Asking yourself why you, why now, why this thing you can’t stop thinking about builds the ground for concepts that actually have roots.
A personal project is the antidote to burnout. You become your own creative director.
A personal project is how you stand out in a sea of images that all look like each other.

We are looking at Magdalena’s work and asking questions to dive deeper into the theme of the erotic in her photography.


Looking into details, cropping as to build narrative, tension and release around Magdalena’s work. Cohort V.
The erotic as guide
Lorde writes: “Once we begin to feel deeply all the aspects of our lives, we begin to demand from ourselves and from our life-pursuits that they feel in accordance with that joy which we know ourselves to be capable of.”
That’s the work. Not just making images, but making images that rise from that internal enquiry and hunger towards pleasure, the kind that comes from deep listening, not performance.
When Magdalena started working this way, her practice transformed. The images got quieter and somehow more powerful. More permission to linger. More space for the viewer to bring themselves into the frame.
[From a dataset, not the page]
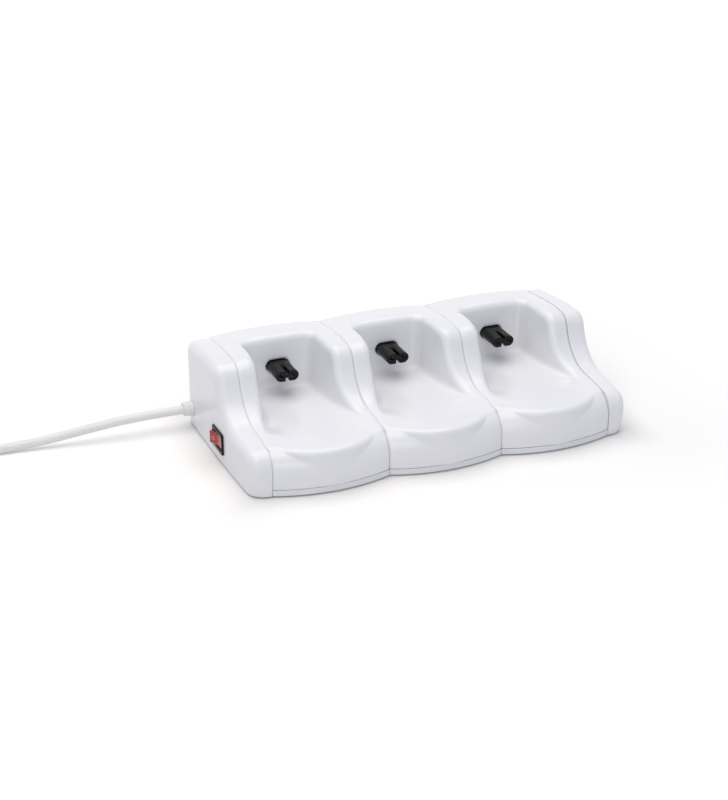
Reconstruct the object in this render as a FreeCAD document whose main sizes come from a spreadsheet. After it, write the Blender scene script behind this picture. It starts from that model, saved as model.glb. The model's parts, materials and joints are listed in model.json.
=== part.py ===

She stopped rushing. She let slowness be the seduction.
Your turn
I’m teaching a free workshop on February 26 at 6:00 PM CET: Develop a Personal Project Doing Work You LOVE.
We’re going deep on:
How to identify the one idea that won’t leave you alone
Building a visual language that’s unmistakably yours
Working from pleasure instead of pressure
The erotic as creative force (yes, we’re going there)
I’m not going to focus on productivity hacks or how to shoot more. It’s about listening deeper. Feeling more. Making work that comes from that well Lorde describes, the one that replenishes instead of depletes. This is transformative work.
Until then, I’ll leave you with this from Audre:
“When I speak of the erotic, then, I speak of it as an assertion of the lifeforce of women; of that creative energy empowered, the knowledge and use of which we are now reclaiming in our language, our history, our dancing, our loving, our work, our lives.”
Let your work be an assertion of your lifeforce.